**GIVEN EXERCISE:** Print each line exactly as it is given.

**RECORDS PROVIDED:**
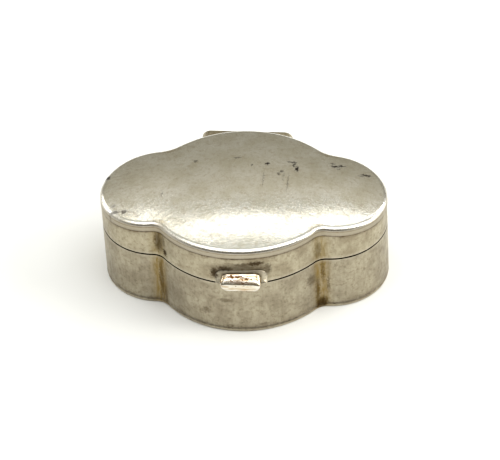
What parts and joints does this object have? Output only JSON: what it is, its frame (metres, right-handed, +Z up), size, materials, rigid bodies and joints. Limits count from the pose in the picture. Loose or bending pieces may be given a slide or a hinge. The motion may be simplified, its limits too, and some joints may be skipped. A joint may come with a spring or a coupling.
{
  "type": "pill box",
  "caption": "Small four-lobed silver pill box with a gently domed lid, a polished thumbpiece at the front and a knuckle hinge behind the back lobe.",
  "frame": {"origin": "on the surface that the box stands on, under the middle of the two side lobes", "axes": "+Z up, +X from side lobe to side lobe, -Y towards the front, where the thumbpiece is"},
  "size_m": [0.038, 0.0272, 0.0153],
  "materials": {
    "satin_silver": "hand-brushed satin silver with light scratches and brown tarnish in the hollows",
    "polished_silver": "polished silver",
    "inner_silver": "dull silver as left by the file, lightly tarnished"
  },
  "bodies": {
    "base": {"base_floor": "satin_silver", "base_band": "satin_silver", "inner_bezel": "inner_silver", "base_hinge_bearer": "satin_silver", "hinge_knuckle_1": "inner_silver", "hinge_knuckle_3": "inner_silver", "hinge_knuckle_5": "inner_silver", "hinge_pin": "inner_silver"},
    "lid": {"lid_band": "satin_silver", "lid_top_plate": "satin_silver", "thumbpiece_backplate": "satin_silver", "thumbpiece": "polished_silver", "lid_hinge_bearer": "satin_silver", "hinge_knuckle_2": "inner_silver", "hinge_knuckle_4": "inner_silver"}
  },
  "joints": [
    {"name": "lid_hinge", "type": "hinge", "parent": "base", "child": "lid", "pos_m": [-0.0006, 0.0123, 0.00852], "axis": [-1, 0, 0], "range_deg": [0, 105]}
  ]
}
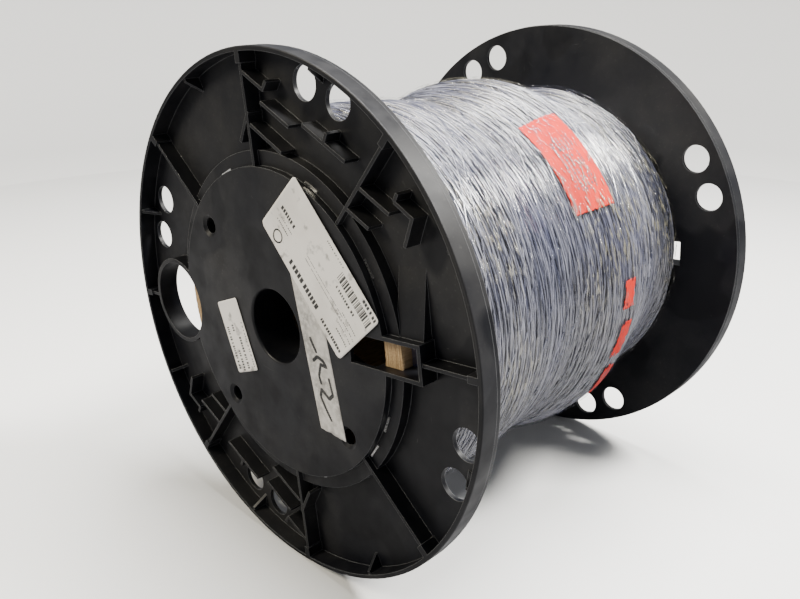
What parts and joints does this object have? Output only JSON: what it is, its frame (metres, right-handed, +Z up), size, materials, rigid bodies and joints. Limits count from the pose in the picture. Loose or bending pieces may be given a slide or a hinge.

**ANSWER TO THIS TASK:**
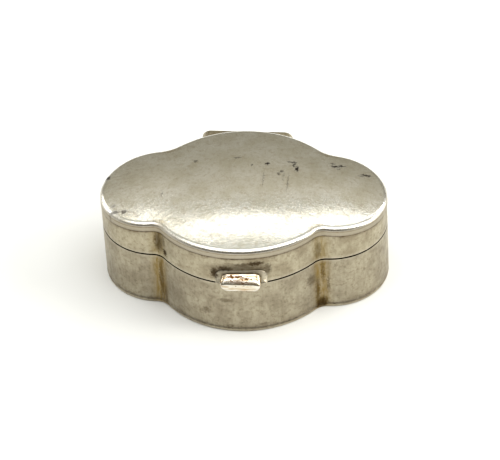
What parts and joints does this object have? Output only JSON: what it is, its frame (metres, right-handed, +Z up), size, materials, rigid bodies and joints. Limits count from the pose in the picture. Loose or bending pieces may be given a slide or a hinge. The motion may be simplified, its limits too, and some joints may be skipped. A joint may come with a spring or a coupling.
{
  "type": "pill box",
  "caption": "Small four-lobed silver pill box with a gently domed lid, a polished thumbpiece at the front and a knuckle hinge behind the back lobe.",
  "frame": {"origin": "on the surface that the box stands on, under the middle of the two side lobes", "axes": "+Z up, +X from side lobe to side lobe, -Y towards the front, where the thumbpiece is"},
  "size_m": [0.038, 0.0272, 0.0153],
  "materials": {
    "satin_silver": "hand-brushed satin silver with light scratches and brown tarnish in the hollows",
    "polished_silver": "polished silver",
    "inner_silver": "dull silver as left by the file, lightly tarnished"
  },
  "bodies": {
    "base": {"base_floor": "satin_silver", "base_band": "satin_silver", "inner_bezel": "inner_silver", "base_hinge_bearer": "satin_silver", "hinge_knuckle_1": "inner_silver", "hinge_knuckle_3": "inner_silver", "hinge_knuckle_5": "inner_silver", "hinge_pin": "inner_silver"},
    "lid": {"lid_band": "satin_silver", "lid_top_plate": "satin_silver", "thumbpiece_backplate": "satin_silver", "thumbpiece": "polished_silver", "lid_hinge_bearer": "satin_silver", "hinge_knuckle_2": "inner_silver", "hinge_knuckle_4": "inner_silver"}
  },
  "joints": [
    {"name": "lid_hinge", "type": "hinge", "parent": "base", "child": "lid", "pos_m": [-0.0006, 0.0123, 0.00852], "axis": [-1, 0, 0], "range_deg": [0, 105]}
  ]
}
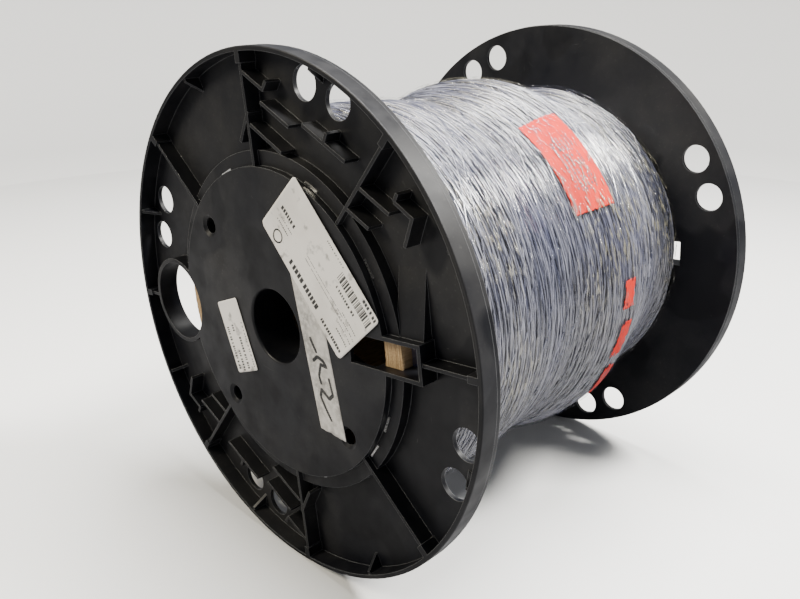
What parts and joints does this object have? Output only JSON: what it is, its frame (metres, right-handed, +Z up), size, materials, rigid bodies and joints. Limits count from the pose in the picture. Loose or bending pieces may be given a slide or a hinge.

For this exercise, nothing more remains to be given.